Harley Fancher just laughed as he pointed to a picture of the Paris monument.
"I'm a saint," he said. "This proves I'm a good ol' boy."
Fancher's name is not actually on the Arc de Triomphe, but those of two other good ol' boys, or rather "bons garçons," are. Marie Francois Etienne Cesar Faucher and his twin brother, Pierre Marie Constantin Faucher, were generals serving under Napoleon Bonaparte. Their names are inscribed on the Arc de Triomphe, which commemorates the heroes of France. They are also ancestors of Fancher's.
The tale of the twin generals is just one of the many Faucher-nating stories told in "Touch of Fancher History," a family history recently presented to the Boone County Heritage Museum by Fancher.
"The Fancher family has been so good to us," said museum day director Marilyn Breece in accepting the history. "They've given us so much information, particularly about Mountain Meadows."
The history was written by Fancher's kinsman, Burr Fancher, who grew up in Carroll County but has lived in Albany, Oregon, since 1958. Burr Fancher holds PhD's in education and vocational education.
The Fancher name is now well-known not only in Arkansas, but throughout the country because of the Mountain Meadows Massacre that took place in Utah in 1857. A total of 120 members of the Fancher-Baker wagon train were murdered by Mormons. Burr Fancher has written, in his book "Captain Alexander Fancher," about that episode.
In "Touch of Fancher History," Burr Fancher goes into detail about the family's history as Protestant Huguenots in Catholic France.
"I said to him 'Sit down and write this down,'" Harley Fancher said. "Somebody needs to write this down."
In a phone interview from his Oregon home, Burr Fancher said some have believed that the family has an English history. However, his research has indicated that French is the actual national background.
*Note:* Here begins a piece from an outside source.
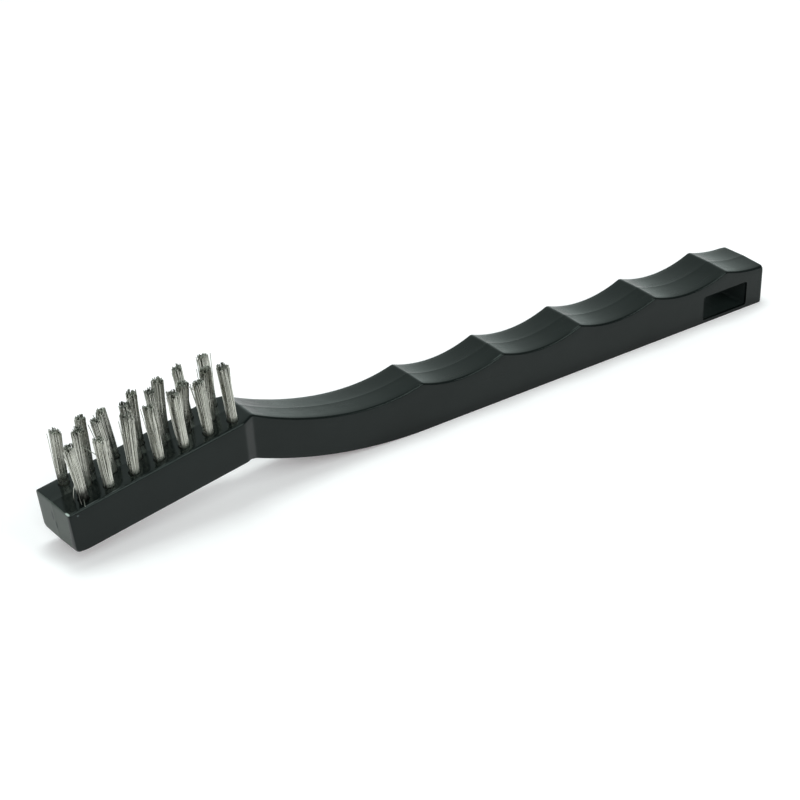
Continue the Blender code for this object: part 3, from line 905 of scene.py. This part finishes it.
shade = point_value(tree, "wire_shade")
height = point_value(tree, "wire_height")
stain = noise(tree, place, 500.0, 3.0)
body = blend_colours(tree, shade, (0.438, 0.438, 0.395), (0.575, 0.574, 0.52))
body = blend_colours(tree, remap(tree, stain, 0.55, 0.75, 0.0, 0.4), body, (0.38, 0.355, 0.315))
# Painted shade: dark speckles near the top of each tuft, and the last bit of every wire painted
# darker still, for cut ends that lie in shade.
speckle = noise(tree, place, 5200.0, 2.0)
painted_shade_tips = blend_colours(tree, remap(tree, height, 0.80, 0.98, 0.0, 1.0), body, DARKER_STEEL)
body = blend_colours(tree, remap(tree, speckle, 0.45, 0.6, 0.0, 0.8), body, painted_shade_tips)
body = blend_colours(tree, remap(tree, height, 0.94, 1.0, 0.0, 0.6), body, (0.14, 0.135, 0.12))
# The first tuft is painted darker near its foot.
body = blend_colours(tree, near_spot(tree, place, FOOT_DARK_SPOT, FOOT_DARK_REACH), body, DARKER_STEEL)
tree.links.new(body, shader.inputs["Base Color"])
tree.links.new(remap(tree, stain, 0.3, 0.7, 0.20, 0.36), shader.inputs["Roughness"])
shader.inputs["Metallic"].default_value = 1.0
print(steel.name, "has", len(tree.nodes), "nodes")

# %% Metal of the anchors
anchor_metal, tree, shader, place = new_material("sheared_anchor_metal")
streak = noise(tree, place, 300.0, 4.0, stretch=(1.0, 12.0, 12.0))
tone = blend_colours(tree, streak, (0.48, 0.45, 0.38), (0.62, 0.59, 0.52))
tree.links.new(tone, shader.inputs["Base Color"])
tree.links.new(remap(tree, streak, 0.3, 0.7, 0.3, 0.5), shader.inputs["Roughness"])
shader.inputs["Metallic"].default_value = 1.0
anchors = [thing for name, thing in frame["nodes"].items() if name.startswith("anchor_")]
for anchor in anchors:
    anchor.data.materials.clear()
    anchor.data.materials.append(anchor_metal)
print(len(anchors), "anchors keep their CAD shape, in", anchor_metal.name)

# %% [markdown]
# ## The twenty tufts
#
# No two tufts of a real brush stand alike: each leans, spreads and ends in its own way.
# The lean at the tips and the missing length were set from the photograph, in
# millimetres, and the spread is a share of the distance from the middle of the tuft.
# Three tufts also have stray wires that packing has bent.

# %% Lean along and across, spread, and missing length of each tuft
TUFT_LOOKS = {
    "left": [(-0.5, 0.0, 0.06, 0.3), (0.0, 0.0, 0.21, 1.9), (0.9, 0.0, 0.26, 0.0),
             (0.0, 0.0, 0.16, 0.3), (0.0, 0.0, 0.26, 0.3), (0.0, 0.0, 0.21, 0.8),
             (0.0, 0.0, 0.11, 0.0)],
    "middle": [(0.7, 0.0, 0.21, 0.3), (-1.0, 0.0, 0.06, 0.3), (0.0, 0.0, 0.21, 0.2),
               (0.0, 0.0, 0.21, 0.0), (0.7, -1.2, 0.21, 1.1), (1.0, 0.0, 0.16, 1.3)],
    "right": [(0.6, 0.0, 0.02, 0.7), (0.6, 0.0, 0.02, 0.8), (-0.6, 0.0, 0.02, 1.3),
              (0.6, 0.0, 0.02, 0.9), (0.9, 0.0, 0.06, 1.0), (-0.2, 0.0, 0.06, 0.6),
              (0.1, 0.0, 0.06, 0.7)],
}

# %% Start, bend and end of each bent stray: along, across and above the head
BENT_STRAYS = {
    "left_1": [((4.9, -3.8, 1.2), (4.3, -5.2, 1.3), (3.8, -5.95, 0.1)),
               ((4.6, -3.9, 3.0), (3.6, -4.3, 2.4), (3.7, -5.0, 0.08)),
               ((4.5, -3.4, 4.6), (3.0, -3.2, 2.6), (3.1, -3.5, 0.08))],
    "middle_1": [((8.1, -0.8, 9.4), (8.5, -2.6, 9.3), (9.6, -4.0, 7.8))],
    "left_6": [((33.2, -3.7, 9.6), (32.4, -3.5, 11.2), (31.5, -3.4, 12.0))],
}

# %% Building the tufts
SHADE_SEEDS = 100


def stray_paths(name, points):
    """The bent strays of a tuft: each is a quadratic curve from its start to its end, which
    the bend pulls on with the weight 2t(1 - t)."""
    bends = np.array(BENT_STRAYS.get(name, np.zeros((0, 3, 3))))
    t = np.linspace(0, 1, points)[None, :, None]
    start, bend, end = [bends[:, i:i + 1] for i in range(3)]
    return (1 - t)**2 * start + 2 * (1 - t) * t * bend + t**2 * end


def make_tuft(seed, name, along, side):
    """The wires of one tuft, moved to its hole and turned with the head."""
    row, number = name.split("_")
    lean_along, lean_across, spread, cut = TUFT_LOOKS[row][int(number) - 1]
    tuft = {"lean": np.array([lean_along, lean_across]), "spread": spread, "cut": cut}
    paths = wire_paths(seed, tuft) + [along, side, 0]
    paths = np.concatenate([paths, stray_paths(name, paths.shape[1])])
    rings = tubes(paths, WIRE_DIAMETER / 2)
    faces = tube_faces(*paths.shape[:2])
    points = head_to_frame(rings) * MM
    piece = add_piece(f"wires_{name}", points, faces, steel, f"tuft_{name}", "steel_wire")
    shades = np.random.default_rng(seed + SHADE_SEEDS).random(len(paths))
    values = {"wire_shade": np.repeat(shades, paths.shape[1] * SIDES),
              "wire_height": (rings[..., 2] / TUFT_LENGTH).ravel()}
    for key, numbers in values.items():
        stored = piece.data.attributes.new(key, "FLOAT", "POINT")
        stored.data.foreach_set("value", numbers.astype(np.float32))
    smooth_surface(piece, sharp_angle=60)
    return piece


wires = [make_tuft(seed, *tuft) for seed, tuft in enumerate(TUFTS)]
print(len(wires), "tufts with", sum(len(w.data.polygons) for w in wires), "faces")

# %% [markdown]
# ## The floor and the light
#
# The photograph was taken on a white sweep. A pale floor under a sky that is dim in front
# and bright behind gives the same broad reflections in the glossy plastic. The floor's
# faint glow keeps it white where the lamps fade. Four soft lamps model the brush: one
# above, one on the camera's side, one that draws the light lines along the edges, and one
# lower down at the front for the sides of the head and the handle.

# %% Floor
floor_paint, tree, shader, place = new_material("pale_floor")
mottle = noise(tree, place, 30.0, 2.0)
tree.links.new(blend_colours(tree, mottle, (0.895, 0.84, 0.87), (0.925, 0.87, 0.90)),
               shader.inputs["Base Color"])
shader.inputs["Roughness"].default_value = 0.8
shader.inputs["Emission Color"].default_value = (1.0, 0.88, 0.90, 1.0)
shader.inputs["Emission Strength"].default_value = 0.19
FLOOR = 3.0  # metres from its middle to its edges
floor = add_piece("floor", np.array([[-FLOOR, -FLOOR, 0], [FLOOR, -FLOOR, 0],
                                     [FLOOR, FLOOR, 0], [-FLOOR, FLOOR, 0]]),
                  [[0, 1, 2, 3]], floor_paint)

# %% Light
DIM_FRONT, BRIGHT_BACK = (0.17, 0.20, 0.19), (0.68, 0.79, 0.76)
LAMP_COLOUR = (0.88, 1.0, 0.96)
world = bpy.data.worlds.new("bright_room")
world.use_nodes = True
tree = world.node_tree
direction = tree.nodes.new("ShaderNodeTexCoord").outputs["Generated"]
split = tree.nodes.new("ShaderNodeSeparateXYZ")
tree.links.new(direction, split.inputs["Vector"])
behind = remap(tree, split.outputs["Y"], -0.15, 0.45, 0.0, 1.0)
tree.links.new(blend_colours(tree, behind, DIM_FRONT, BRIGHT_BACK),
               tree.nodes["Background"].inputs["Color"])
tree.links.new(remap(tree, split.outputs["Z"], 0.05, 0.35, 1.4, 1.0),
               tree.nodes["Background"].inputs["Strength"])
bpy.context.scene.world = world


def soft_lamp(name, place, width, height, watts):
    """A flat lamp that faces the middle of the brush, as green as the photograph's light."""
    data = bpy.data.lights.new(name, "AREA")
    data.shape, data.size, data.size_y, data.energy = "RECTANGLE", width, height, watts
    data.color = LAMP_COLOUR
    lamp = bpy.data.objects.new(name, data)
    bpy.context.scene.collection.objects.link(lamp)
    back = np.array(place) / np.linalg.norm(place)
    right = np.cross([0, 0, 1.0], back)
    right = right / np.linalg.norm(right)
    turned = np.eye(4)
    turned[:3, :3] = np.column_stack([right, np.cross(back, right), back])
    turned[:3, 3] = place
    lamp.matrix_world = Matrix(turned.tolist())


soft_lamp("top_lamp", (-0.03, 0.20, 0.98), 0.36, 0.36, 3.6)
soft_lamp("front_lamp", (-0.46, -0.66, 0.60), 0.50, 0.50, 3.2)
soft_lamp("edge_lamp", (0.20, -0.52, 0.83), 0.40, 0.36, 1.4)
soft_lamp("side_lamp", (0.31, -0.81, 0.50), 0.60, 0.24, 2.7)
bpy.context.scene.view_settings.view_transform = "Standard"
print("floor and", len(bpy.data.lights), "lamps")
"I'm going to stick with that," he said.
His research involved such methods as oral interviews, document searches, questionnaire surveys and direct observation.
Very important was a questionnaire sent to 484 Faucher families in the Limoges, France, area. Of those, 180 responded with information on the family origin. He went to France in 1998 to do research, and 20 of the families who had responded invited him to stay in their homes.
"I'm a great believer in oral interviews and questionnaires," Burr Fancher said.
Many of the Huguenot records were destroyed by Louis XIV, and the ones that remained were written in Aquitaine, an ancient dialect of French. A trained genealogist was hired to check the old records.
According to Burr Fancher's research, David and Martha des Fontaines Faucher left Bergerac, France, in 1682 after the Protestant temple was burned by Catholics. The Fauchers were smuggled aboard a Dutch ship.
The Faucher twins were born in 1760, and one was an ancestor of former French president Francois Mitterand. The Fauchers fought with distinction in the French Revolution and they became devoted followers of Napoleon.
An excerpt from Napoleon's memoirs described the Faucher twins as "clever, well-educated men and exceedingly pleasant company."
When Napoleon escaped from exile and attempted a return to power, the Fauchers started an insurrection in La Reole, their birthplace. They were tried and shot on Sept. 27, 1815, in Bordeaux, France.
According to Burr Fancher, there has been a fondness in the family for Napoleon because of the Faucher twins and the kindness that he showed toward the Huguenots. Several members of the Fancher family have been named for Napoleon. One, Napoleon Bonaparte (Pone) Fancher was born in Boone County in 1857. Another, Dallas Napoleon Fancher was born in 1884 and was known as Polee.
Burr Fancher has yet another connection to Napoleon hanging in the living room of his home. A French tapestry, woven sometime in the 19th Century, shows Napoleon and his generals with their ladies in a courtyard. The Faucher twins are pictured on each end of the tapestry.
The tapestry is in remarkably good shape, Burr Fancher said, and is a valuable piece of French, as well as Fancher, history.
"The likeness is almost photo quality," he said. "It's amazing how they could do it."